Six jours après la démission du gouvernement de transition et la reconduction du Premier ministre, les tractations sont toujours en cours pour la formation d’une nouvelle équipe gouvernementale. Les leaders du M5-RFP semblent déterminés à se tailler la part du lion dans le nouveau, et sûrement le dernier, gouvernement de transition. Cette volonté met le M5 sur une pente savonneuse.
Vendredi 14 mai 2021, Moctar Ouane et son gouvernement ont démissionné avant que le président de transition, Bah Ndaw ne reconduise le Premier ministre à sa fonction de chef de gouvernement. Il le charge ainsi de la formation d’un nouveau gouvernement beaucoup plus inclusif, qui tarde à voir le jour, six jours après la démission du précédent. Cette situation intervient alors que les autorités de transition ont épuisé la moitié des 18 mois qui leur sont accordés.

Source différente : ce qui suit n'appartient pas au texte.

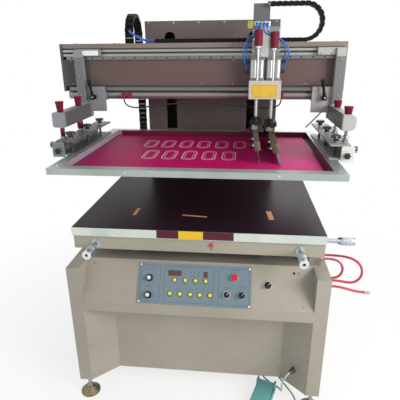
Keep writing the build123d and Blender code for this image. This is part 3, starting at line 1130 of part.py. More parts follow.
# Screen
with BuildPart() as screen_frame:
    block(
        -SCREEN_HALF, SCREEN_HALF, SCREEN_FRONT_Y, SCREEN_FRONT_Y + SCREEN_DEPTH,
        SCREEN_BOTTOM_Z, SCREEN_TOP_Z
    )
    block(
        -SCREEN_HALF + SCREEN_RAIL_WIDTH, SCREEN_HALF - SCREEN_RAIL_WIDTH,
        SCREEN_FRONT_Y + SCREEN_RAIL_WIDTH, SCREEN_FRONT_Y + SCREEN_DEPTH - SCREEN_RAIL_WIDTH,
        SCREEN_BOTTOM_Z, SCREEN_TOP_Z, Mode.SUBTRACT
    )
with BuildPart() as screen_mesh:
    block(
        -SCREEN_HALF + SCREEN_RAIL_WIDTH, SCREEN_HALF - SCREEN_RAIL_WIDTH,
        SCREEN_FRONT_Y + SCREEN_RAIL_WIDTH, SCREEN_FRONT_Y + SCREEN_DEPTH - SCREEN_RAIL_WIDTH,
        SCREEN_BOTTOM_Z, SCREEN_BOTTOM_Z + MESH_THICKNESS
    )

# Foot pedal
pedal_plane = Plane(origin=(315.5, -385.5, 0), x_dir=(cos(radians(-18)), sin(radians(-18)), 0), z_dir=(0, 0, 1))
PEDAL_HALF = 43
PEDAL_LENGTH = 150
PEDAL_PIVOT = (0, -16, 42)


def pedal_block(x0, x1, y0, y1, z0, z1, mode=Mode.ADD):
    """A box in the pedal's own directions."""
    with Locations(pedal_plane.location * Location(((x0 + x1) / 2, (y0 + y1) / 2, (z0 + z1) / 2))):
        Box(x1 - x0, y1 - y0, z1 - z0, mode=mode)


def pedal_pin(x0, x1, radius, mode=Mode.ADD):
    """A round bar on the pedal's pivot axis."""
    middle = Location(((x0 + x1) / 2, PEDAL_PIVOT[1], PEDAL_PIVOT[2]), (0, 90, 0))
    with Locations(pedal_plane.location * middle):
        Cylinder(radius, x1 - x0, mode=mode)


with BuildPart() as pedal_base:
    pedal_block(-PEDAL_HALF, PEDAL_HALF, -PEDAL_LENGTH, 0, 0, 26)
    for x0 in (-PEDAL_HALF, PEDAL_HALF - 7):
        pedal_block(x0, x0 + 7, -28, 0, 26, 52)
    pedal_pin(-PEDAL_HALF, PEDAL_HALF, 4)
with BuildPart() as pedal_plate:
    pedal_block(-PEDAL_HALF + 7.3, PEDAL_HALF - 7.3, -PEDAL_LENGTH, -16, 40, 48)
    pedal_pin(-PEDAL_HALF + 7.3, PEDAL_HALF - 7.3, 8)
    pedal_pin(-PEDAL_HALF, PEDAL_HALF, 4 + SHAFT_FIT, Mode.SUBTRACT)

# Pedal cable, from the gland down to the floor and round to the pedal's side
gland_tip = gland_plane.location * Location((0, 0, GLAND_LENGTH))
gland_end = gland_tip.position
pedal_entry = (pedal_plane.location * Location((PEDAL_HALF, -80, 13))).position
pedal_side = pedal_plane.x_dir
cable_points = [
    gland_end, gland_end + panel_normal * 16,
    (375.3, -513.8, 179.5), (367.5, -517.5, 157.9), (365.6, -512.8, 132.7), (367.4, -502.2, 108.8),
    (370.5, -488, 87.6), (373.6, -470.9, 68.5), (375.2, -452.5, 51.2), (374, -432.4, 35.9),
    (368.8, -411, 22.9), (359.3, -389.6, 13.1), (344.3, -370, 7), (325.4, -352.7, 4.4),
    (307.8, -333.9, 4.1), (296.7, -312.5, 4.4), (301.1, -290.9, 4.5), (318.8, -277.8, 4.3),
    (341.2, -280, 4.1), (360.4, -295.3, 4.1), (374.8, -316.9, 4.1), (386.6, -339.9, 4.2),
    (398.3, -362.3, 4.2), (410.7, -384.2, 4.2), (422.7, -406.4, 4.2), (432.8, -429.7, 4.2),
    (439, -454.7, 4.1), (439, -480.1, 4.1), (430.1, -501.9, 4.3), (411.7, -512.7, 5.4),
    (390.2, -508.8, 7.6), (370.1, -494.9, 10.6), pedal_entry + pedal_side * 20, pedal_entry,
]
with BuildPart() as pedal_cable:
    cord("pedal cable", [tuple(Vector(point)) for point in cable_points], CABLE_RADIUS)

# Red air hoses beside the table
hose_outer = [
    HOSE_START, HOSE_START + Vector(24, 0, 0), (558.9, -374.4, 693.9), (583.6, -385.8, 697.8),
    (606.1, -397.1, 698.7), (627.2, -407.7, 694.4), (644.7, -417.8, 683.1), (654.1, -427.3, 664.4),
    (652.8, -435.1, 642.8), (641.1, -439.6, 623.5), (621.7, -440.1, 611.2), (597.1, -436.5, 608.7),
    PORT_UPPER + Vector(30, 0, 0), PORT_UPPER,
]
hose_inner = [
    HOSE_LOWER_START, HOSE_LOWER_START + Vector(20, 0, 0), (546.9, -387, 682.9), (563.3, -388.7, 679.4),
    (576.1, -391.3, 671.6), (584.8, -394.3, 659.5), (587.9, -397.6, 645), (585, -400.4, 630.3),
    (576, -402.7, 617.2), PORT_LOWER + Vector(22, 0, 2), PORT_LOWER,
]
hose_tail = [
    PORT_TAIL, PORT_TAIL + Vector(18, 0, 0), (582, -441, 587), (612, -444, 580),
    (644, -446, 574), (668, -446, 573),
]
with BuildPart() as air_hoses:
    cord("outer hose", [tuple(Vector(point)) for point in hose_outer], HOSE_RADIUS)
    cord("inner hose", [tuple(Vector(point)) for point in hose_inner], HOSE_RADIUS)
    cord("hose tail", [tuple(Vector(point)) for point in hose_tail], HOSE_RADIUS)
    bar_x(668, 692, -446, 573, 7)

# Blue air tubes from the fitting row to the cylinders
left_x = BOX_LEFT_X + 2 - 13
right_x = BOX_RIGHT_X - 2 + 13
tube_middles = [
    [
        (211.9, -59.2, 1548.5), (197.2, -61.2, 1535.9), (183.1, -62.8, 1522.8), (172.9, -63.5, 1507.4),
        (166, -63.3, 1490.3), (163.2, -62.2, 1472.2), (164.4, -60.1, 1454.1), (168.6, -56.9, 1436.5),
        (174.7, -52.8, 1420.6),
    ],
    [
        (227.4, -57.7, 1549.9), (216.4, -55.7, 1540.2), (205.4, -53.9, 1531.8), (195.8, -52.5, 1522.8),
        (187.6, -51.2, 1512.7), (181.5, -50.2, 1501.2), (177.7, -49.4, 1488.7), (176.4, -48.9, 1475.7),
        (177.5, -48.8, 1462.3),
    ],
    [
        (265.6, -59.1, 1547.1), (284.5, -61.1, 1535.2), (305.6, -62.8, 1526.1), (324.3, -63.7, 1515),
        (339.7, -63.8, 1500.4), (349.9, -62.6, 1481.8), (353, -60.3, 1461), (350, -57.2, 1440.2),
        (343.3, -52.9, 1421.6),
    ],
    [
        (250, -57.8, 1549), (264.4, -55.7, 1538.3), (282.3, -53.6, 1532.8), (299.1, -52.1, 1526.6),
        (314.3, -50.9, 1518), (327, -49.9, 1506.3), (335.5, -49.2, 1491.3), (339.2, -48.9, 1474.8),
        (338.9, -48.9, 1459.8),
    ],
]
tube_ends = (
    (fitting_xs[0], left_x, SIDE_FITTING_Z), (fitting_xs[1], left_x, UPPER_FITTING_Z),
    (fitting_xs[3], right_x, SIDE_FITTING_Z), (fitting_xs[2], right_x, UPPER_FITTING_Z),
)
tube_routes = []
for (start_x, port_x, port_z), middle in zip(tube_ends, tube_middles):
    end_z = port_z + 8
    tube_routes.append([
        (start_x, FITTING_TUBE_Y, FITTING_TUBE_Z), (start_x, FITTING_TUBE_Y, FITTING_TUBE_Z - 6), *middle,
        (port_x, PISTON_Y, end_z + 10), (port_x, PISTON_Y, end_z),
    ])
with BuildPart() as air_tubes:
    for number, points in enumerate(tube_routes):
        cord(f"air tube {number}", points, AIR_TUBE_RADIUS)

# Cables that ride with the beam: the sensor cable and the tubes between the two chains
sensor_route = [
    (SENSOR_X[0], 4, 1270), (SENSOR_X[0], 4, 1260), (-376.3, 3.3, 1242.9), (-353.7, 1.8, 1232.2),
    (-324.6, 0.6, 1229.7), (-294.6, -0.1, 1232), (-265.4, -0.3, 1235.7), (-236.7, -0.3, 1239.3),
    (-208.3, -0.2, 1242.5), (-180, -0.1, 1245.5), (-151.6, 0, 1248.4), (-123.2, 0, 1251.2),
    (-94.8, 0.1, 1253.7), (-66.4, 0.1, 1255.6), (-37.9, 0.2, 1256.6), (-9.4, 0.1, 1256.5),
    (19, 0.1, 1255.1), (47.4, 0, 1252.8), (75.8, -0.1, 1249.7), (104.1, -0.2, 1246.3),
    (132.5, -0.3, 1243.1), (160.9, -0.3, 1240.2), (189.5, -0.3, 1237.8), (218.4, -0.2, 1235.5),
    (248.1, 0.1, 1233.2), (278.9, 0.9, 1231.9), (308.8, 2.2, 1234.7), (331.3, 3.5, 1245.3),
    (SENSOR_X[2], 4, 1262), (SENSOR_X[2], 4, 1270),
]
BUNCH_Y = LIFT_CHAIN_FRONT_Y - CHAIN_THICKNESS / 2 - 0.5
bunch_route = [
    (LIFT_CHAIN_X + 8, BUNCH_Y, 1566), (LIFT_CHAIN_X + 8, BUNCH_Y - 18, 1566), (-349.5, 46.3, 1561.7),
    (-337.8, 34.9, 1554), (-323.2, 30.7, 1544.5), (-307.8, 33.8, 1535.2), (-292.3, 40.4, 1527.6),
    (-276, 46.6, 1522.5), (-257, 50, 1520), (CARRIAGE_CHAIN_LEFT_X, 50, 1520),
]
BUNCH_RADIUS = 5.5
with BuildPart() as beam_cables:
    cord("sensor cable", sensor_route, 3)
    cord("tube bunch", bunch_route, BUNCH_RADIUS)

# Export
nodes = {
    "cabinet": cabinet, "control_plate": control_plate, "column": column,
    "levelling_feet": levelling_feet, "lift_guides": lift_guides, "vacuum_blower": vacuum_blower,
    "air_unit": air_unit, "air_hoses": air_hoses, "pedal_base": pedal_base,
    "pedal_cable": pedal_cable, "lift_chain": lift_chain, "stop_button": stop_button,
    "speed_knob_upper": speed_knobs[0], "speed_knob_lower": speed_knobs[1],
    "selector_mode": selectors[0], "selector_vacuum": selectors[1], "selector_power": selectors[2],
    "pedal_plate": pedal_plate, "cross_slide": cross_slide, "table_frame": table_frame,
    "table_top": table_top, "thimble_left": thimbles[0], "thimble_right": thimbles[1],
    "thimble_side": thimble_side, "beam": beam, "beam_cover": beam_cover,
    "drive_cylinder": drive_cylinder, "lift_frame": lift_frame, "beam_cables": beam_cables,
    "carriage_chain": carriage_chain, "carriage": carriage, "lift_cylinders": lift_cylinders,
    "air_tubes": air_tubes, "squeegee_lift": squeegee_lift, "squeegee": squeegee,
    "flood_lift": flood_lift, "flood_blade": flood_blade,
    "stroke_knob_left": stroke_knobs[0], "stroke_knob_right": stroke_knobs[1],
    "left_arm": arms[0], "right_arm": arms[1], "left_lever": levers[0], "right_lever": levers[1],
    "left_clamp": clamps[0], "right_clamp": clamps[1],
    "screen_frame": screen_frame, "screen_mesh": screen_mesh,
}
for number, key in enumerate(keys, start=1):
    nodes[f"key_{number}"] = key
for number, height_knob in enumerate(height_knobs, start=1):
    nodes[f"height_knob_{number}"] = height_knob

os.makedirs("parts", exist_ok=True)
for node_name, node in nodes.items():
    node.part.label = node_name
    export_step(node.part, f"parts/{node_name}.step")
print(len(nodes), "nodes")
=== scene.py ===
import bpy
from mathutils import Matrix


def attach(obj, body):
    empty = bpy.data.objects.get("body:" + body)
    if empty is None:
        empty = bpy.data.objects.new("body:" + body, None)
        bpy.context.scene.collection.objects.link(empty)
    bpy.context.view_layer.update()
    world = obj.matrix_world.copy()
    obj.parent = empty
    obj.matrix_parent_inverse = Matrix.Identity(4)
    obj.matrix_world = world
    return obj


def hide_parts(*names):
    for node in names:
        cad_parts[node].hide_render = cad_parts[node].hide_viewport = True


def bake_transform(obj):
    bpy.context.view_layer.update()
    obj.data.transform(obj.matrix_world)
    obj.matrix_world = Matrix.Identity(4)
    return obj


bl_info = {
    "name": "Screen Printing Machine",
    "version": (1, 0, 0),
    "blender": (4, 5, 0),
    "location": "View3D > Sidebar > Printer",
    "description": "Finishes and fine pieces of a flat-bed screen printing machine, on its packed solids",
    "category": "Object",
}

from itertools import product
from math import cos, pi, radians, sin

import bpy
import numpy as np
from bpy.props import FloatProperty, FloatVectorProperty, IntProperty, PointerProperty
from mathutils import Matrix

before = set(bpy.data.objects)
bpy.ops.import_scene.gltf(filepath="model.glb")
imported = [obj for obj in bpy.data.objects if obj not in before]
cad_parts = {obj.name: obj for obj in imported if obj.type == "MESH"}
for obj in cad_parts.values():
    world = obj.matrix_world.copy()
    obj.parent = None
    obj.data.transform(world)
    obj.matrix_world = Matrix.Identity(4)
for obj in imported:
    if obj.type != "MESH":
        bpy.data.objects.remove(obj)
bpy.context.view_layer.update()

# Directions, and axes for an upright face: their rows are across it, up it and out of it
UP, DOWN, FRONT = (0, 0, 1), (0, 0, -1), (0, -1, 0)
FACING_FRONT = np.array([[1, 0, 0], [0, 0, 1], [0, -1, 0]])
BOTH = True  # marks a zone that is repeated on the other side of the middle

# The camera, fitted to points of the photograph: yaw, pitch and roll in degrees, and a lens on a sensor 36 mm wide
CAMERA_PLACE, CAMERA_TURN, CAMERA_LENS = (0.1728, -1.9013, 1.4773), (6.14, 20.06, -0.47), 36.77

# The stage: each lamp's place, watts, size and tint, and how the seen floor fades into the white surroundings
LAMPS = {
    "key_lamp": ((2.6, -2.1, 2.1), 112.0, 1.8, (1.0, 0.985, 0.95)),
    "fill_lamp": ((-2.8, -2.6, 2.2), 18.0, 2.8, (0.92, 0.965, 1.0)),
    "rear_lamp": ((0.6, 3.0, 3.2), 45.0, 2.6, (1.0, 1.0, 1.0)),
}
LAMP_TARGET = np.array([0.0, 0.0, 0.9])
FLOOR_REACH, FLOOR_LEVEL = 14.0, -0.0005
FLOOR_FADE, FLOOR_GLOW = (0.7, 2.0), (0.74, 1.0)
SOFT_LIGHT, WHITE_LIGHT = ((0.97, 0.985, 1.0, 1.0), 0.50), ((1.0, 1.0, 1.0, 1.0), 1.0)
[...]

Le M5-RFP bientôt à table ?
Ce changement au niveau de la deuxième institution de la République a lieu après plusieurs rencontres, notamment avec le M5-RFP, la classe politique ainsi qu’après une visite de suivi-évaluation de la transition par la Communauté économique des États de l’Afrique de l’Ouest (Cédéao). Le M5, aussi bien devant le président de transition que devant les émissaires de la Cédéao, a exprimé son désir de la démission du Premier ministre actuel ainsi que de la dissolution du Conseil national de transition (CNT).
« [ndlr] Le Comité stratégique du M5-RFP prend acte de cette démission [celle du PM et de son gouvernement ndlr] , et rappelle qu’il n’a été ni consulté ni associé à ce changement, qui, de toute manière, ne répond ni à ses attentes ni à ses dix (10) mesures formulées le 6 mai 2021, lors de sa rencontre avec le Président de la Transition, Bah N’DAW. », indique le M5 dans son communiqué du 15 mai 2021.
Ce mouvement hétéroclite, à la base du départ d’IBK et qu’on estimait « mort de sa belle mort », souhaite que la réalité du pouvoir revienne aux civils au lieu d’être « détenue par la Junte militaire ». En plus de tous ces aspects, « Le M5-RFP estime également que la problématique du Conseil national de transition (CNT), illégitime et illégal, restera entière jusqu’à sa dissolution ». Il est prêt à poursuivre sa mobilisation jusqu’à l’atteinte de ses objectifs « de Rectification de la Transition pour la Refondation du Mali ».
Dans les coulisses, la dissolution ou simplement le remembrement de l’organe législatif de la transition serait déjà sur la table de discussion. En même temps, les rencontres entre le M5-RFP, le chef de l’État et son Premier ministre se multiplient en vue de négocier l’entrée de ce mouvement dans le nouveau gouvernement.
Le Mali nouveau sacrifié ?
Ce mouvement contestateur, qui a joué un véritable rôle d’opposition politique bien avant la mort de l’ex-chef de file de l’opposition, Soumaila Cissé, se trouverait sur une pente glissante s’il acceptait de se tailler une part de lion dans ce nouveau gouvernement. Certes, il ne fait pas de doute que c’est ce que ses leaders ont toujours souhaité, mais leur intégration est lourde de conséquences pour le Mali et pourrait accentuer le désespoir des Maliens et les affermir dans leur position : les politiques ne défendent que leurs intérêts.
Pourtant, le pouvoir a ses réalités qu’on ne découvre qu’une fois dedans. L’on ne découvre ses pièges qu’une fois à l’intérieur. Les conditions posées par le M5, comme la démission de Moctar Ouane et la dissolution du CNT, lui sera-t-il accordé ? Accepter d’occuper des postes dans le nouveau gouvernement sans la satisfaction de ces conditions ne prouverait-il à suffisance que ce mouvement ne menait jusqu’ici qu’une lutte d’intérêts ?
En réussissant à décrédibiliser ainsi le M5, les autorités de transition pourraient ainsi se protéger d’une ceinture de sécurité. Tout ce dont les Maliens ont eu peur, dont la prolongation du délai de la transition, pourrait facilement se concrétiser.
Dans ce besoin de protection, les autorités de transition ont pourtant peu de choix que d’intégrer des membres influents de ce mouvement hétéroclite. La stabilité politique et institutionnelle tant voulue ne passerait que par là dans leur entendement. La plupart des leaders de ce mouvement sont également conscients que ce gouvernement leur offre une dernière chance d’occuper des postes politiques importants au Mali.
Toute cette situation ne pourrait que tourner dans le désavantage du peuple malien qui a cru à une véritable renaissance avec cette transition. Cette intégration, si elle se concrétise, marquera également la fin du M5.